AI Evaluations measure agent behavior across tool use, task completion, and execution path to build reliability before an agent is deployed at scale.

Overview

AI Evaluations offers developers a systematic, evidence-based method to qualify AI Agents before they are used at scale. Using LLM-as-a-judge scoring, AI Evaluations runs the agent through a defined set of test cases and measures performance across four dimensions: tool selection accuracy, goal completion, trajectory accuracy, and human input rate. Results are available at both a summary level and a detailed per-case level to identify exactly where an agent succeeded, where it deviated, and why.

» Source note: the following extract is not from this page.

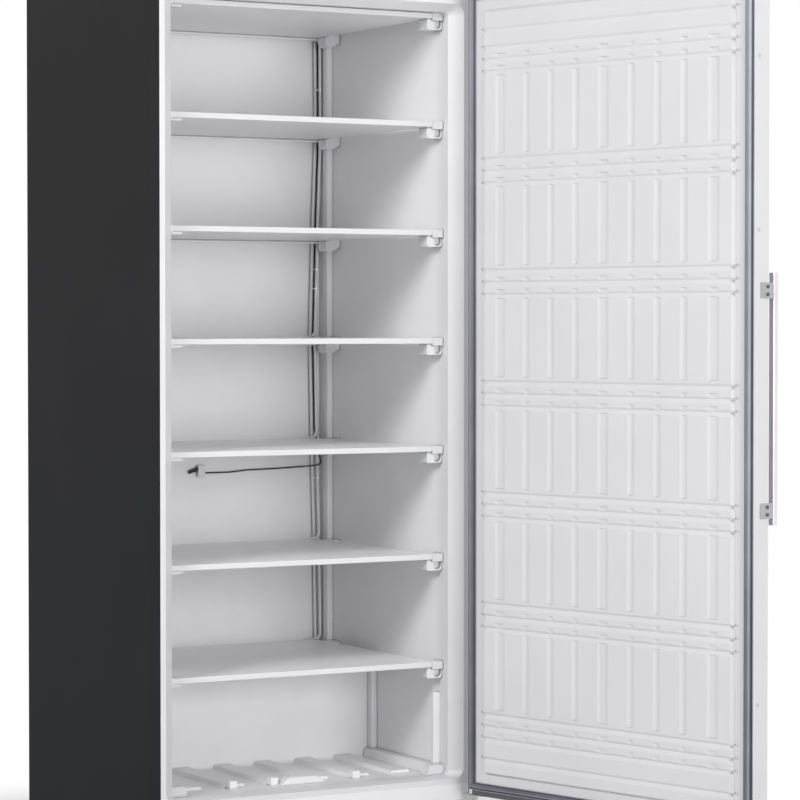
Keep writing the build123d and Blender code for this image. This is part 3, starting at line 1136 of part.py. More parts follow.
with BuildPart() as door_gasket:                     # base, magnet bulb and its sealed channel
    with BuildSketch(upright(DOOR_REAR_Y)):
        seal_ring(0, SEAL_W)
    extrude(amount=SEAL_BASE)
    with BuildSketch(upright(DOOR_REAR_Y + SEAL_BASE)):
        seal_ring(SEAL_STEP, SEAL_W - 2 * SEAL_STEP)
    extrude(amount=SEAL_FREE - SEAL_BASE)
    with BuildSketch(upright(MAGNET_Y)):
        seal_ring(MAGNET_INSET - MAGNET_PLAY, MAGNET_W + 2 * MAGNET_PLAY)
    extrude(amount=MAGNET_T + 2 * MAGNET_PLAY, mode=Mode.SUBTRACT)
write_on_door(door_gasket.part, "door_gasket")

with BuildPart() as magnet_strips:                   # mitred into one at each side and end
    left, top_z = SEAL_X - MAGNET_INSET, SEAL_HIGH - MAGNET_INSET
    low_z = SEAL_LOW + MAGNET_INSET
    near, far = MAGNET_Y + MAGNET_PLAY, MAGNET_Y + MAGNET_PLAY + MAGNET_T
    short = left - MAGNET_W - SEAT_GAP
    for side in (-1, 1):
        inner, outer = sorted((side * (left - MAGNET_W), side * left))
        block((inner, near, low_z), (outer, far, top_z))
    for bottom in (low_z, top_z - MAGNET_W):
        block((-short, near, bottom), (short, far, bottom + MAGNET_W))
write_on_door(magnet_strips.part, "magnet_strips")

with BuildPart() as hinge_bushes:                    # nylon, one in each end cap
    for end, inward in ((DOOR_LOW, 1), (DOOR_HIGH, -1)):
        rod((AXIS_X, AXIS_Y, end), (0, 0, inward), BUSH_R, PIN_DEPTH)
        rod((AXIS_X, AXIS_Y, end), (0, 0, -inward), BUSH_RIM_R, BUSH_RIM)
        rod((AXIS_X, AXIS_Y, end - inward * BUSH_RIM), (0, 0, inward), PIN_R + RUN_FIT,
            BUSH_RIM + PIN_DEPTH, Mode.SUBTRACT)
write_on_door(hinge_bushes.part, "hinge_bushes")

with BuildPart() as handle_bar:
    block((HANDLE_X, BAR_REAR_Y - BAR, LIP_Z + BAR_LOW), (HANDLE_X + BAR, BAR_REAR_Y, LIP_Z + BAR_HIGH))
    chamfer(handle_bar.edges(), BAR_EDGE)
write_on_door(handle_bar.part, "handle_bar")

with BuildPart() as handle_brackets:                 # flat plates from the door edge to the bar
    for z in TAB_Z:
        block((HANDLE_X, BAR_REAR_Y, z), (-DOOR_X, DOOR_FRONT_Y + TAB_ON_DOOR, z + TAB_H))
    fillet(handle_brackets.edges().filter_by(Axis.X).group_by(Axis.Y)[-1], TAB_R)
    for y, z in HANDLE_SCREWS:
        rod((HANDLE_X, y, z), (1, 0, 0), SCREW_R + SEAT_GAP / 2, TAB_T, Mode.SUBTRACT)
write_on_door(handle_brackets.part, "handle_brackets")

with BuildPart() as handle_screws:
    for y, z in HANDLE_SCREWS:
        rod((HANDLE_X, y, z), (1, 0, 0), SCREW_R, SCREW_L)
        rod((HANDLE_X, y, z), (-1, 0, 0), SCREW_HEAD_R, SCREW_HEAD)
write_on_door(handle_screws.part, "handle_screws")

with BuildPart() as door_edge_plugs:
    for y, z in EDGE_PLUGS:
        rod((-DOOR_X, y, z), (1, 0, 0), PLUG_R, PLUG_L)
        rod((-DOOR_X, y, z), (-1, 0, 0), PLUG_HEAD_R, PLUG_HEAD)
write_on_door(door_edge_plugs.part, "door_edge_plugs")
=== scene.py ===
import json
import math
import bmesh
import bpy
from mathutils import Matrix, Vector


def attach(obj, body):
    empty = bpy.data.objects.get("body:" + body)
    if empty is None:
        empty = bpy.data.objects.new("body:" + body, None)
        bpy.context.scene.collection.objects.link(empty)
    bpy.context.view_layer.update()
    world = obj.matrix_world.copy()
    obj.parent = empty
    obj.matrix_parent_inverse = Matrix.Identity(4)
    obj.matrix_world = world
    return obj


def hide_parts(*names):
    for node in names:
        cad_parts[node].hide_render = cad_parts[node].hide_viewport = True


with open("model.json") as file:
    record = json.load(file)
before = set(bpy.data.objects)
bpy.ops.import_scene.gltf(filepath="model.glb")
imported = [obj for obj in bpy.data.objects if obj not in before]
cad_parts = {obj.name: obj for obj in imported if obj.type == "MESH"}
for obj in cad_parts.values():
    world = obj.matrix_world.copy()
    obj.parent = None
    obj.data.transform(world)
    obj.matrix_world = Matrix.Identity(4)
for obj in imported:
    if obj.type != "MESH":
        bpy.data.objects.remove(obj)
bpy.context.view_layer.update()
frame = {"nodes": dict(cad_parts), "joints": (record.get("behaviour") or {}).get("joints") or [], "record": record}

# Looks of the tall upright freezer: every finish, and the studio that it stands in.  Metres.
NODES = frame["nodes"]


# ------------------------------------------------------------ colours and small helpers
def srgb(red, green, blue):
    """Linear colour of a paint that is named by its screen values, 0 to 255."""
    linear = []
    for level in (red, green, blue):
        part = level / 255
        linear.append(part / 12.92 if part <= 0.04045 else ((part + 0.055) / 1.055) ** 2.4)
    return (*linear, 1.0)


class Graph:
    """Short calls for the nodes and links of one material or group."""

    def __init__(self, tree):
        self.tree = tree

    def add(self, kind, **settings):
        node = self.tree.nodes.new(kind)
        for name, value in settings.items():
            setattr(node, name, value)
        return node

    def join(self, start, end):
        self.tree.links.new(start, end)

    def feed(self, value, socket):
        """Give a socket a plain value, or link another socket to it."""
        if isinstance(value, (int, float, tuple)):
            socket.default_value = value
        else:
            self.join(value, socket)

    def number(self, operation, first, second, clamp=False):
        """A Math node; a number or a socket goes into each side."""
        node = self.add("ShaderNodeMath", operation=operation, use_clamp=clamp)
        self.feed(first, node.inputs[0])
        self.feed(second, node.inputs[1])
        return node.outputs[0]

    def stretch(self, value, low, high, new_low=0.0, new_high=1.0):
        """Map Range, smooth at both ends."""
        node = self.add("ShaderNodeMapRange", interpolation_type="SMOOTHSTEP")
        self.join(value, node.inputs["Value"])
        limits = {"From Min": low, "From Max": high, "To Min": new_low, "To Max": new_high}
        for name, limit in limits.items():
            node.inputs[name].default_value = limit
        return node.outputs["Result"]

    def blend(self, factor, first, second):
        """Mix two colours."""
        node = self.add("ShaderNodeMix", data_type="RGBA")
        for socket, value in zip((node.inputs[0], node.inputs[6], node.inputs[7]), (factor, first, second)):
            self.feed(value, socket)
        return node.outputs[2]

    def noise(self, place, scale, detail=2.0, roughness=0.5):
        node = self.add("ShaderNodeTexNoise")
        node.inputs["Detail"].default_value = detail
        node.inputs["Roughness"].default_value = roughness
        self.join(place, node.inputs["Vector"])
        self.feed(scale, node.inputs["Scale"])
        return node.outputs["Fac"]

    def axis(self, vector, name):
        """The X, Y or Z of a vector."""
        split = self.add("ShaderNodeSeparateXYZ")
        self.join(vector, split.inputs[0])
        return split.outputs[name]

    def place(self):
        """Place on the piece, in metres."""
        return self.add("ShaderNodeTexCoord").outputs["Object"]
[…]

Note: Upload data set is not currently available.
As AI Agents grow in complexity, manual inspection can be cumbersome and insufficient to ensure reliability. AI Evaluations provides a systematic, repeatable method for validating agent behavior against defined expectations. Detailed per-case results help developers:
  • Confirm the goal was accurately completed and where the agent failed through the reasoning provided.
  • Validate that tool calls were made in the correct sequence with correct inputs.
  • Confirm that task objectives were met and outputs matched expected values.
  • Capture feedback and annotations to guide iterative improvements.

This traceability reduces deployment risk and supports human-in-the-loop quality assurance.

Detailed Evaluation View

The Detailed Evaluation View surfaces the full context of each test case in a single interface. This depth of visibility accelerates debugging, supports iterative improvement, and provides the traceability needed to make confident deployment decisions. Evaluations can be run automatically against a data set or manually reviewed.

This detailed view presents per-case results from a completed evaluation run. For each test case, the view displays:

  • Metric scores and rationale for Tool Selection, Goal Completion, Trajectory Accuracy, and Human Input.
  • Actual tool calls sequences, including tool name, inputs, and tool selection score.
  • Input variables and expected output variables (if provided).
  • Manual evaluations offer user feedback (like/dislike).

Run and review the agent evaluation

Evaluations can be run on agents in development as well as in production. The evaluation can be performed directly from the AI Agent page or from the Evaluations landing page. Access the Detailed Evaluation View from the Summary page or after an evaluation run completes.

Metrics

Evaluations use LLM-as-a-judge to score agent overall performance automatically, or human review to score them manually. Each test case in an evaluation run is assessed against the four turn-level and session-level, agent-specific metrics below.

Table 1.
Tool Selection Percentage (0–100%) How accurately the agent selected and used the appropriate tools for each turn is assessed. turn-level
Goal Completion Pass / Fail Whether the agent successfully completed the assigned task objective. session-level
Trajectory Accuracy Pass / Fail Whether the agent followed the expected path of tool calls and steps to reach the outcome. session-level
Human Input Percentage (0–100%) The proportion of agent steps that required human intervention during execution. turn-level
Note: During an evaluation, execution of the AI Agent terminates at the human input step. Scoring is provided for the agent sequence up to this step for human input.